In the previous reports 1 and 2, the authors have clarified the joining mechanism in the first phase of friction stage during friction welding process. The present paper describes the relationship between the friction time, friction torque, and joint properties of friction welding for a low heat input friction welding method. The materials joined were mild steels (same materials), and a brake type friction welding machine was used for joining. In actual experiment, i.e., the low heat input friction welding method (LHI method), the electromagnetic clutch was used in order to exclude braking deformation at rotation stopping.
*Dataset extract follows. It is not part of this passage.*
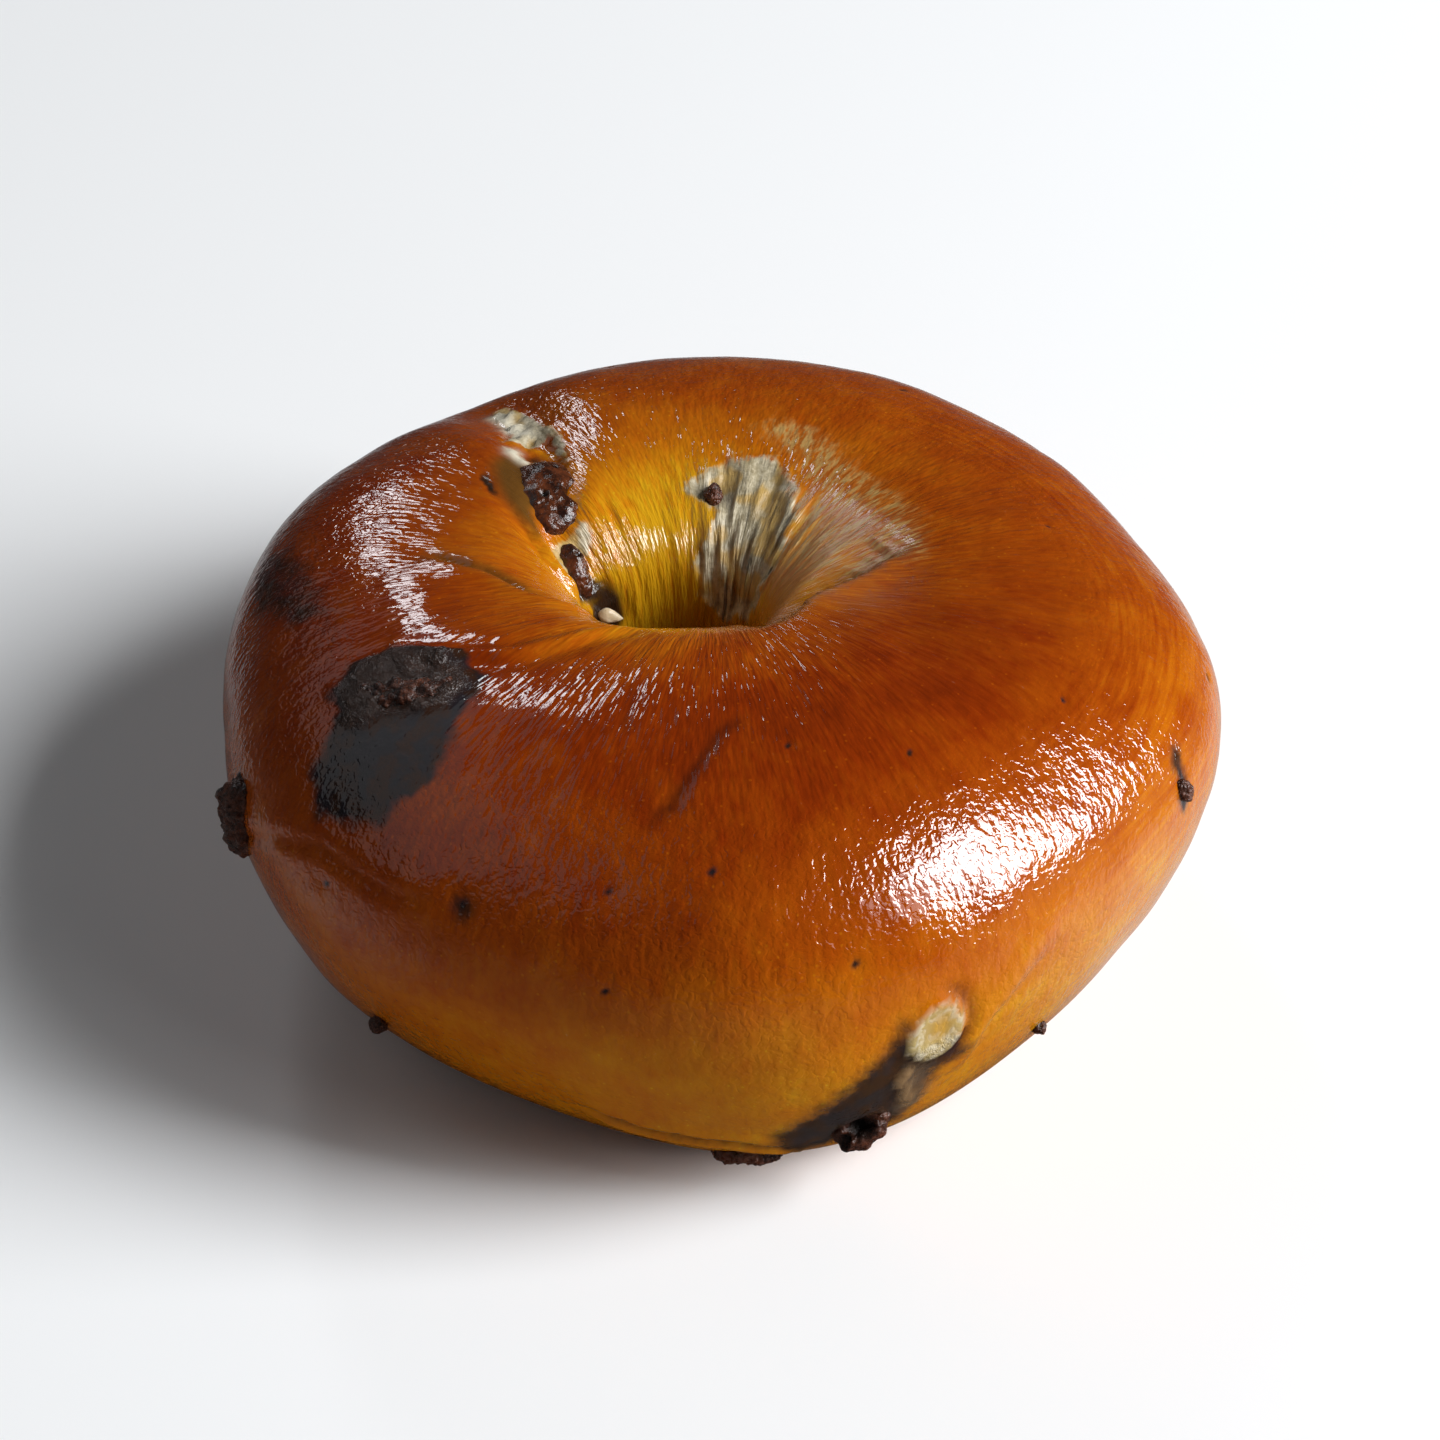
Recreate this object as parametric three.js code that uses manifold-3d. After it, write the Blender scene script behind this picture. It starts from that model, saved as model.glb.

The following are concluded. (1) The joints obtained only in the first stage (up to initial peak torque) had 100% joint efficiency and 90 degrees bend ductility with no crack. It was determined that friction welded joints with 100% joint efficiency and good bend ductility could be obtained by using only the friction stage up to initial peak torque and without the need for the forging (upsetting) stage. (2) The fracture occurred at the substrates (not at the welded interface) in welded joints when friction torque was close to initial peak torque. It was clarified that those joints has less width of heat affected zone and less width of hardening. (3) It was clarified that the friction welded joints without using the forging stage (the friction welded joints by using the LHI method) have same mechanical properties as those welded by the conventional friction welding process including that stage. The LHI method has more advantages, i.e., less burn-off and less burr.